Reading the Old Testament in light of the New is so important for the Christian. Christ’s ultimate, blood sacrifice permanently removed our sins forever. Leviticus shows us how our sin separates us from God, and His character is no different today than when this book was written. Apart from Christ, God’s wrath is awful. However, the joy we have if we’re in Christ is derived from both what we’re saved from (His wrath & Hell), and our reward (eternal life in perfect fellowship with God).

Leviticus 1-3

Leviticus 1-3…The burnt offering, the grain offering, and the fellowship offering.

Burnt offerings were the propitiatory sacrifices in ancient Israel. For God to maintain His justice, He must punish sin. To forgive at the expense of His just wrath would be inconsistent with His character; according to His holiness, those who have sinned must die (Gen. 2:15–17; Rom. 6:23).
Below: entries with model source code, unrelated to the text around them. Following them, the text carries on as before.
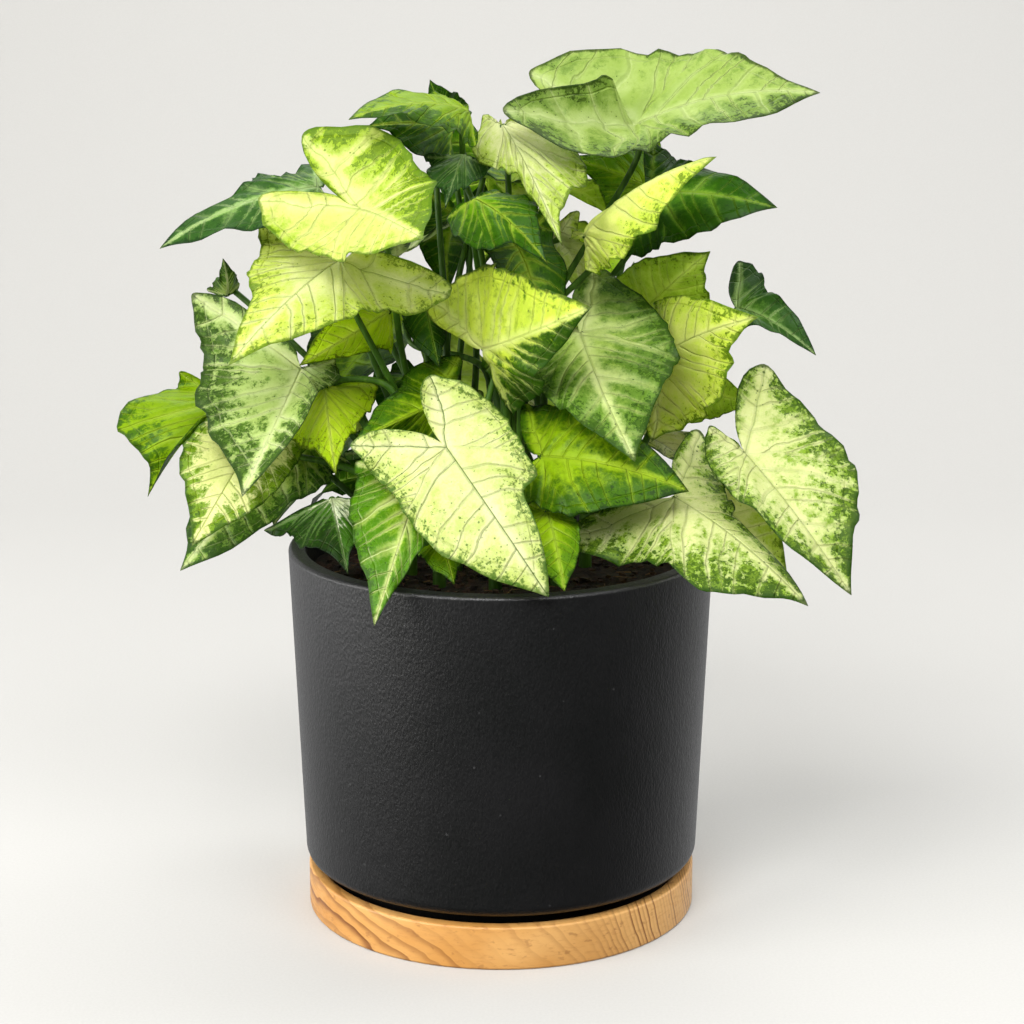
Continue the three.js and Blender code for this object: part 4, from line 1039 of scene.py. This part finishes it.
# Stalks that would brush another leaf pass through a point of their own on the way.
DETOURS = {
    3: (-44, -8, 215), 4: (-38, 6, 220), 5: (-38, -4, 205), 6: (-46, 10, 210), 7: (-58, -2, 205),
    8: (-66, 8, 214), 9: (-54, -12, 180), 10: (-50, 6, 160), 14: (-8, -20, 195), 16: (56, -6, 190),
    18: (46, 14, 205), 19: (56, -12, 155), 21: (40, -8, 160), 25: (14, 4, 230), 26: (4, -8, 225),
    27: (30, 6, 230), 28: (34, 14, 205), 30: (-6, 26, 235), 31: (-22, 20, 235), 32: (-10, 34, 225),
    34: (6, -14, 245), 37: (38, 22, 190), 39: (26, 34, 205), 40: (-6, 26, 215), 42: (-30, 24, 165),
    50: (-22, 28, 225),
}

stalk_skin, graph = new_finish("stalk_skin")
streak = graph.noise(graph.place(stretch=(1, 1, 0.15)), 500, detail=2)
shade = graph.noise(graph.place(), 30, detail=2)
green = graph.mix(graph.step(shade, 0.3, 0.7), "#2a4a08", "#3c6410")
green = graph.mix(graph.step(streak, 0.45, 0.7, 0, 0.5), green, "#5a7f22")
graph.set("Base Color", green)
graph.set("Roughness", 0.5)
graph.set("Specular IOR Level", 0.3)
graph.set("Normal", graph.bump(streak, 0.2, 0.0004))
graph.shine_through(0.15, {"Color": green})


def curve_through(points, steps):
    """Points of a centripetal Catmull-Rom curve through these points."""
    points = [2 * points[0] - points[1], *points, 2 * points[-1] - points[-2]]
    spans = len(points) - 3
    found = []
    for t in np.linspace(0, spans, steps + 1):
        i = min(int(t), spans - 1)
        p0, p1, p2, p3 = points[i:i + 4]
        d0, d1, d2 = (max(np.linalg.norm(b - a), 1e-6) ** 0.5 for a, b in ((p0, p1), (p1, p2), (p2, p3)))
        t1 = (p1 - p0) / d0 - (p2 - p0) / (d0 + d1) + (p2 - p1) / d1
        t2 = (p2 - p1) / d1 - (p3 - p1) / (d1 + d2) + (p3 - p2) / d2
        t1, t2, w = t1 * d1, t2 * d1, t - i
        square, cube = 3 * (p2 - p1) - 2 * t1 - t2, 2 * (p1 - p2) + t1 + t2
        found.append(p1 + t1 * w + square * w ** 2 + cube * w ** 3)
    return np.array(found)


def tube(path, radii, sides):
    """Points and faces of a closed round tube along a path, with a radius at each point."""
    ahead = np.gradient(path, axis=0)
    points, faces = [], []
    side = np.cross(ahead[0], (0.3, 1.0, 0.1))
    for p, t, r in zip(path, ahead, radii):
        t = unit(t)
        side = unit(side - t * (side @ t))
        other = np.cross(t, side)
        points += [p + r * (side * math.cos(a) + other * math.sin(a))
                   for a in np.arange(sides) * 2 * math.pi / sides]
    for k in range(len(path) - 1):
        for i in range(sides):
            j = (i + 1) % sides
            faces.append((k * sides + i, k * sides + j, (k + 1) * sides + j, (k + 1) * sides + i))
    faces.append(tuple(range(sides - 1, -1, -1)))
    faces.append(tuple((len(path) - 1) * sides + i for i in range(sides)))
    return points, faces


def stalk_path(stem, leaf):
    number = leaf["number"]
    start = np.array((*stem, SOIL_TOP + leaf["climb"]), float)
    end = leaf["joint"] - leaf["up"] * 0.3
    under = end - leaf["up"] * STALK_BEND
    rise = under - start
    middle = np.array(DETOURS[number], float) if number in DETOURS else start + rise * (0.3, 0.3, 0.5)
    return curve_through([start, middle, under, end], STALK_STEPS)


for name, stem in STEMS.items():
    own = [leaf for leaf in leaves if leaf["stem"] == name]
    top = SOIL_TOP + max(leaf["climb"] for leaf in own) + 2
    heights = np.linspace(SOIL_TOP - STEM_DEPTH, top, STEM_STEPS)
    core = np.array([(*stem, z) for z in heights], float)
    points, faces = tube(core, np.linspace(STEM_RADIUS, STEM_TOP_RADIUS, STEM_STEPS), STEM_SIDES)
    for leaf in own:
        path = stalk_path(stem, leaf)
        radii = np.interp(np.linspace(0, 1, len(path)), STALK_SHARES, STALK_RADII)
        more_points, more_faces = tube(path, radii, STALK_SIDES)
        faces += [tuple(v + len(points) for v in face) for face in more_faces]
        points += more_points
    piece = mesh_piece(name + "_stalks", np.array(points) * MM, faces, stalk_skin)
    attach(piece, "root")
    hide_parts(name)
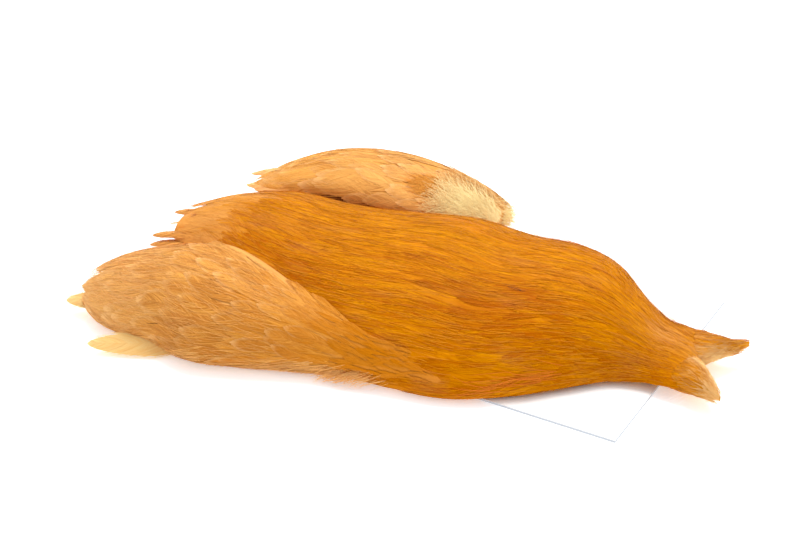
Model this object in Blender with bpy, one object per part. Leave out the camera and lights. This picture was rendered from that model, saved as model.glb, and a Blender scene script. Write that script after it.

Once the Lord satisfies His wrath, it passes away, allowing fellowship between the Creator and His people. The burnt offering temporarily accomplished propitiation (satisfied God’s wrath) under the old covenant (2 Chron. 29:7–8), allowing God’s wrath to be appeased against Israel.

In this section of scripture (Leviticus 3 in particular), we also see God’s concern for His glory being made known through a corporate witness. God has always wanted His people to live together in unity, love, and holiness, so His name would be glorified. Today, this is done practically through the local church. This is Christ’s plan for his people, and it includes you if you’re a Christian. Commitment to a local church is they way in which we live out all the “one another” imperatives in the New Testament.